- _Short problem_
Repeat the material in full. Keep every line exactly as it is.

## START Dataset extract

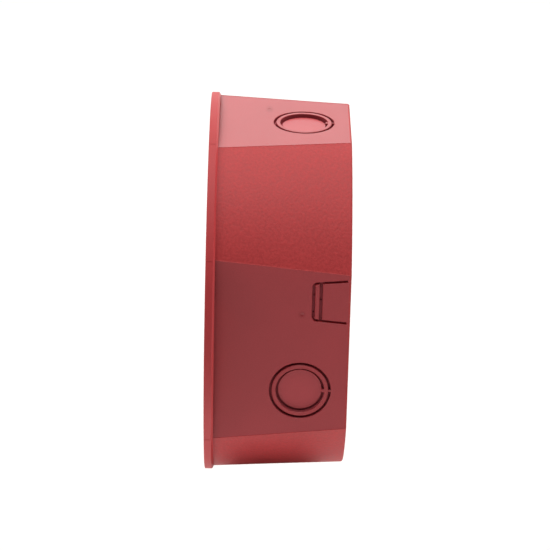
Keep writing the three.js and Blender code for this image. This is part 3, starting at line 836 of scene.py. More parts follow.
def build_housing():
    """The cutters go in three passes, because those in one pass mustn't overlap each other."""
    housing = new_object("housing_moulding", shell_shape())
    carved(housing, boss_ribs(), "UNION")
    carved(housing, [at(boss_shape(), x, y) for x, y in BOSSES], "UNION")
    pilot = rounded([(0, PILOT_FLOOR), (PILOT_RADIUS, PILOT_FLOOR), (PILOT_RADIUS, BOSS_TOP - 0.3),
                     (PILOT_RADIUS + 1.3, BOSS_TOP + 1), (0, BOSS_TOP + 1)])
    passes = [[], [], witness_lines()]
    for angle, key in FLATS:
        mark_x, mark_y = EJECTOR_MARKS[key]
        up = hand(angle, key)
        offset = up * SIDE_KNOCK_OUT_OFFSET if key == "x" else 0
        dimple = at(dimple_cutter(MARK_DIMPLE_RADIUS, MARK_DIMPLE_DEPTH), up * mark_x, mark_y)
        cutters = [knock_out_grooves(offset), [knock_out_disc(offset), dimple], []]
        if key == "x":
            for chosen, draw in zip(cutters, (raceway_grooves, raceway_cross_grooves, raceway_pits)):
                chosen += draw(up * RACEWAY_OFFSET)
        for tools, chosen in zip(passes, cutters):
            tools += [on_flat(cutter, angle) for cutter in chosen]
    passes[0] += wall_slots() + [at(revolved(pilot, 32), x, y) for x, y in BOSSES] + [rear_entry_groove()]
    for tools in passes:
        carved(housing, tools)
    # Deep in the grooves and round the sunk discs a darker red is painted as shade.
    for index, chosen in enumerate((on_a_flat, painted_shade_in_a_groove, on_a_disc, painted_highlight_on_chamfer, on_the_rim), start=1):
        paint(housing, index, chosen)
    # The rim's chamfer is painted a lighter red as a highlight.
    finishes = ["red_moulding", "red_smooth", "red_groove", "red_disc", "red_chamfer", "red_rim"]
    settle(housing, "housing", finishes, "back_box")


# ---- Chassis ------------------------------------------------------------------------------------

EAR_RADIUS, PLATE_RADIUS = 7.0, 58.0
BOSS_SCREW_HOLE, POST_HOLE, EARTH_HOLE, SMALL_HOLE = 2.5, 4.0, 2.0, 1.8
EARTH_PLACE = (-40.0, 0.0)
SOLENOID_SCREWS, BOARD_SCREWS = ((0, -28), (0, -40)), ((-18.5, 26), (18.5, 26))
NOTCH = (-10, 10, 55, 62, 1.5)


def plate_outline():
    """A disc with an ear on the way to each boss, rounded where the ears leave the disc."""
    leave = math.asin(EAR_RADIUS / PLATE_RADIUS)
    ears = sorted((math.atan2(y, x) % TURN, x, y) for x, y in BOSSES)
    corners = []
    for i, (angle, x, y) in enumerate(ears):
        corners.append((*polar(PLATE_RADIUS, angle - leave), 2.0))
        for k in range(17):
            a, b = polar(EAR_RADIUS, angle - QUARTER + math.pi * k / 16)
            corners.append((x + a, y + b))
        corners.append((*polar(PLATE_RADIUS, angle + leave), 2.0))
        following = ears[(i + 1) % 4][0] + (TURN if i == 3 else 0)
        start, sweep = angle + leave, following - angle - 2 * leave
        count = round(sweep / 0.06)
        corners += [polar(PLATE_RADIUS, start + sweep * k / count) for k in range(1, count)]
    return rounded(corners, closed=True, steps=5)


def build_chassis():
    low, high = drawn_box("chassis_plate")
    holes = [(BOSS_SCREW_HOLE, x, y) for x, y in BOSSES] + [(POST_HOLE, 0, 0), (EARTH_HOLE, *EARTH_PLACE)]
    holes += [(SMALL_HOLE, x, y) for x, y in SOLENOID_SCREWS + BOARD_SCREWS]
    tools = [at(drill(radius, low.z, high.z), x, y) for radius, x, y in holes]
    notch = slab(rectangle(*NOTCH), low.z - 1, high.z + 1)
    sheet = slab(plate_outline(), low.z, high.z, 0.25)
    build_piece("chassis_sheet", "chassis_plate", ["zinc_plate"], sheet, [tools + [notch]])


# ---- Fasteners ----------------------------------------------------------------------------------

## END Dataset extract

- _Response to this task_
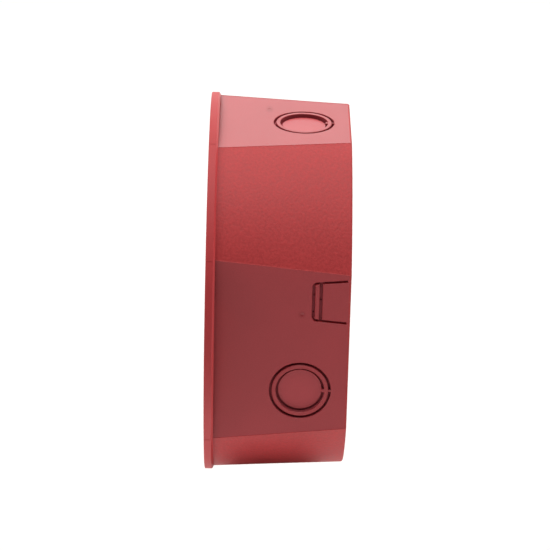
Keep writing the three.js and Blender code for this image. This is part 3, starting at line 836 of scene.py. More parts follow.
def build_housing():
    """The cutters go in three passes, because those in one pass mustn't overlap each other."""
    housing = new_object("housing_moulding", shell_shape())
    carved(housing, boss_ribs(), "UNION")
    carved(housing, [at(boss_shape(), x, y) for x, y in BOSSES], "UNION")
    pilot = rounded([(0, PILOT_FLOOR), (PILOT_RADIUS, PILOT_FLOOR), (PILOT_RADIUS, BOSS_TOP - 0.3),
                     (PILOT_RADIUS + 1.3, BOSS_TOP + 1), (0, BOSS_TOP + 1)])
    passes = [[], [], witness_lines()]
    for angle, key in FLATS:
        mark_x, mark_y = EJECTOR_MARKS[key]
        up = hand(angle, key)
        offset = up * SIDE_KNOCK_OUT_OFFSET if key == "x" else 0
        dimple = at(dimple_cutter(MARK_DIMPLE_RADIUS, MARK_DIMPLE_DEPTH), up * mark_x, mark_y)
        cutters = [knock_out_grooves(offset), [knock_out_disc(offset), dimple], []]
        if key == "x":
            for chosen, draw in zip(cutters, (raceway_grooves, raceway_cross_grooves, raceway_pits)):
                chosen += draw(up * RACEWAY_OFFSET)
        for tools, chosen in zip(passes, cutters):
            tools += [on_flat(cutter, angle) for cutter in chosen]
    passes[0] += wall_slots() + [at(revolved(pilot, 32), x, y) for x, y in BOSSES] + [rear_entry_groove()]
    for tools in passes:
        carved(housing, tools)
    # Deep in the grooves and round the sunk discs a darker red is painted as shade.
    for index, chosen in enumerate((on_a_flat, painted_shade_in_a_groove, on_a_disc, painted_highlight_on_chamfer, on_the_rim), start=1):
        paint(housing, index, chosen)
    # The rim's chamfer is painted a lighter red as a highlight.
    finishes = ["red_moulding", "red_smooth", "red_groove", "red_disc", "red_chamfer", "red_rim"]
    settle(housing, "housing", finishes, "back_box")


# ---- Chassis ------------------------------------------------------------------------------------

EAR_RADIUS, PLATE_RADIUS = 7.0, 58.0
BOSS_SCREW_HOLE, POST_HOLE, EARTH_HOLE, SMALL_HOLE = 2.5, 4.0, 2.0, 1.8
EARTH_PLACE = (-40.0, 0.0)
SOLENOID_SCREWS, BOARD_SCREWS = ((0, -28), (0, -40)), ((-18.5, 26), (18.5, 26))
NOTCH = (-10, 10, 55, 62, 1.5)


def plate_outline():
    """A disc with an ear on the way to each boss, rounded where the ears leave the disc."""
    leave = math.asin(EAR_RADIUS / PLATE_RADIUS)
    ears = sorted((math.atan2(y, x) % TURN, x, y) for x, y in BOSSES)
    corners = []
    for i, (angle, x, y) in enumerate(ears):
        corners.append((*polar(PLATE_RADIUS, angle - leave), 2.0))
        for k in range(17):
            a, b = polar(EAR_RADIUS, angle - QUARTER + math.pi * k / 16)
            corners.append((x + a, y + b))
        corners.append((*polar(PLATE_RADIUS, angle + leave), 2.0))
        following = ears[(i + 1) % 4][0] + (TURN if i == 3 else 0)
        start, sweep = angle + leave, following - angle - 2 * leave
        count = round(sweep / 0.06)
        corners += [polar(PLATE_RADIUS, start + sweep * k / count) for k in range(1, count)]
    return rounded(corners, closed=True, steps=5)


def build_chassis():
    low, high = drawn_box("chassis_plate")
    holes = [(BOSS_SCREW_HOLE, x, y) for x, y in BOSSES] + [(POST_HOLE, 0, 0), (EARTH_HOLE, *EARTH_PLACE)]
    holes += [(SMALL_HOLE, x, y) for x, y in SOLENOID_SCREWS + BOARD_SCREWS]
    tools = [at(drill(radius, low.z, high.z), x, y) for radius, x, y in holes]
    notch = slab(rectangle(*NOTCH), low.z - 1, high.z + 1)
    sheet = slab(plate_outline(), low.z, high.z, 0.25)
    build_piece("chassis_sheet", "chassis_plate", ["zinc_plate"], sheet, [tools + [notch]])


# ---- Fasteners ----------------------------------------------------------------------------------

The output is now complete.